2007-02-05 Thread Peter


On Mon, 5 Feb 2007, Aviram Jenik wrote:


On Monday 05 February 2007 13:15, Peter wrote:

certain MUAs
implicitly sign the message by calculating a hash sum over the message and
certain key parameters in it and making it unique to the sending machine
and to the time and network it was sent at/on. By your definition then, ALL


How is hash a digital signature?


A hash is a checksum that has the property of being hard to duplicate 
with a different data set (as in, message). F.ex. SHA-1 etc are 'secure' 
(past tense) hashes. If the message length is given then it is 
extraordinarily hard to come up with a different message of the same 
length that has the same hash sum. Therefore knowing the hash sum of a 
message (like the md5 sum of a program) essentially certifies that the 
program is indeed the same one if its newly computed sum equals the hash 
sum.
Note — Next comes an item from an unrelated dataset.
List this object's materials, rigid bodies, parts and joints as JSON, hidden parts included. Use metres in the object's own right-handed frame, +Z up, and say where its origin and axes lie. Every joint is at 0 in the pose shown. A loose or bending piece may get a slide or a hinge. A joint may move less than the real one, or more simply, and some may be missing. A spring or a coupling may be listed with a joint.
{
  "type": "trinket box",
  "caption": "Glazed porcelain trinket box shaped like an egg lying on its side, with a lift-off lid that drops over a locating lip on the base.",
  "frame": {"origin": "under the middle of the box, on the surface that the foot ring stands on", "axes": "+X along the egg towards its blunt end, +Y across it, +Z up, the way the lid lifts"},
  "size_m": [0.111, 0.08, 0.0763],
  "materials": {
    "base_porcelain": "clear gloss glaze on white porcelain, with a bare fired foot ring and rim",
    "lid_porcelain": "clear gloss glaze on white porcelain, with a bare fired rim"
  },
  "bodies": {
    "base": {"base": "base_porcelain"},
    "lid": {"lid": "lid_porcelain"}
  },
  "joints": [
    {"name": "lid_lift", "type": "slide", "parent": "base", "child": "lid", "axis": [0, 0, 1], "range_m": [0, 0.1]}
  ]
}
For a message, if a hash sum is computed and stored somewhere 
(perhaps in the message itself, but not necessarily - a signature would 
be, of course), then the content of the message cannot be tampered with 
without changing the sum. Therefore the hash guarantees the message's 
integrity. This is a form of anonymous signature. The hash can however 
also sign other things, such as a secret known only to the sender. Then 
the recipient cannot check the hash without asking the sender for the 
secret (which would likely be transferred in some nonobvious form, like 
public key encryption etc), but more simply would send just the hash 
back and ask whether it is valid. Of course if the request comes from a 
third party the sender can decide that the request is spam ... there are 
infinite variations on this. Besides the ability to send secret messages 
in what appears to be just another signature.


Note that I am not a security expert.